前白血病と言える状態で、急性骨髄性白血病に移行することも多い。 - 真性赤血球増加症、本態性血小板血症、原発性骨髄線維症など
それぞれ赤血球、血小板、骨髄間質細胞が異常増殖した疾患。増殖しているものが違うだけで骨髄内で異常増殖が見られるというのは慢性骨髄性白血病と共通しており、すべてまとめて骨髄増殖性腫瘍と呼ばれている。

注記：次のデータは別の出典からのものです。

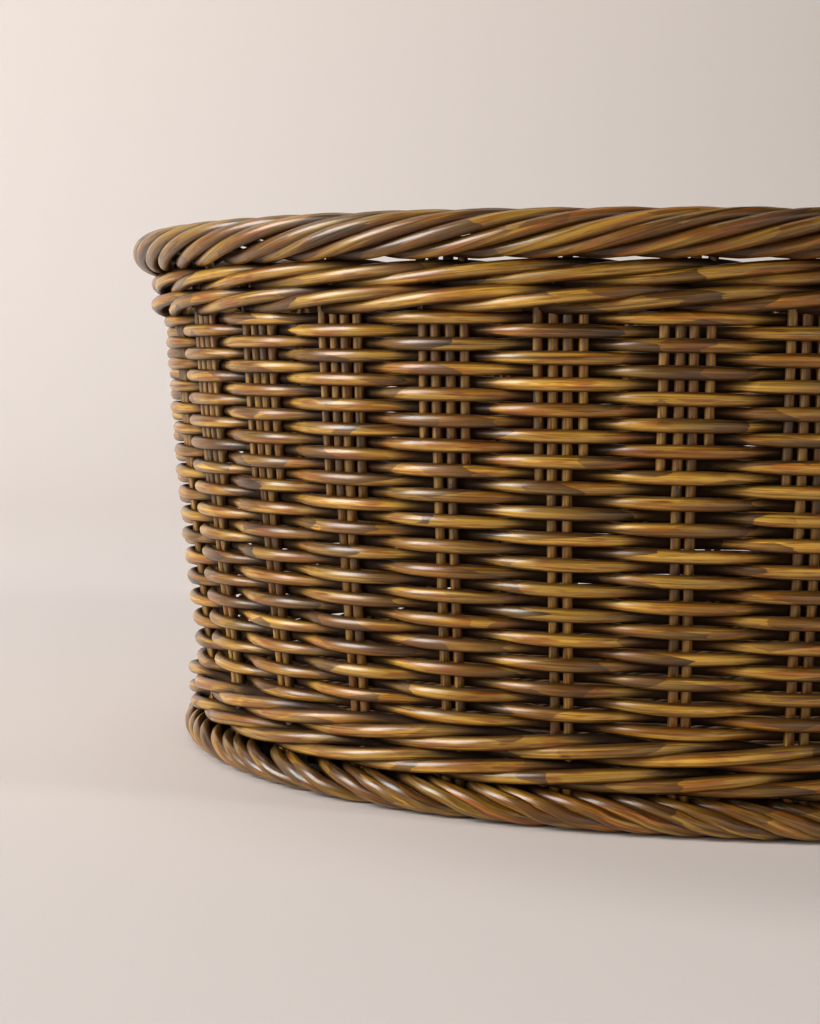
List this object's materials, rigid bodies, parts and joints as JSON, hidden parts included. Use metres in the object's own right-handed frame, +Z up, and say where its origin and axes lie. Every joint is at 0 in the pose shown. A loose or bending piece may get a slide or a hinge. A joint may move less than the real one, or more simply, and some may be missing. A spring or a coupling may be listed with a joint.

両者の特徴を併せ持った「骨髄異形成/骨髄増殖性腫瘍」という疾患もある。
白血病にかかった著名人
前述したように、大部分が「発症原因不明」とされる白血病。多くの著名人も罹患している。
- 夏目雅子 (女優。AMLを発症、27歳で死去)
- 本田美奈子 (女優。AMLを発症、38歳で死去)
- 渡辺謙 (俳優。AMLを2度発症するも復帰)
- アンディ・フグ (格闘家。APLを発症、35歳で死去)
- 十二代目市川團十郎 (歌舞伎俳優。APLを発症、妹より骨髄移植を受け復帰)
- 中島忠幸 (お笑いコンビ「カンニング」のひとり。ALLを発症、35歳で死去)
- 蔵間龍也 (元大相撲力士。CMLを発症、42歳で死去)
- 浅野史郎 (元宮城県知事。ATLを発症、骨髄移植を受け療養)
- 大豊泰昭 (元プロ野球選手。AMLを発症、51歳で死去)
- 三瓶明雄 (TOKIOの6人目DASH村の営農指導者。AMLを発症、84歳で死去)
- カーネル・サンダース (ケンタッキーフライドチキン創業者。AMLを発症、90歳で死去)
- 松来未祐 (声優。悪性リンパ腫により39歳で死去)
- 北別府学 (元プロ野球選手。ATLを発症、骨髄移植を受け療養)
- 池江璃花子 (競泳選手。ALLを発症するも復帰)
- 攝津正 (元プロ野球選手。CMLを発症、闘病しながら活動)
- 星希成奏 (声優。ALLを発症、現在は入院治療を終え退院し、リハビリ中)
年齢・性別・人種・職種を問わず、いつ誰がなってもおかしくない白血病。他界した人も、復帰した人も、この厄介な病の存在を知らせるため、それぞれが様々なメッセージを様々な形で発信し続けている。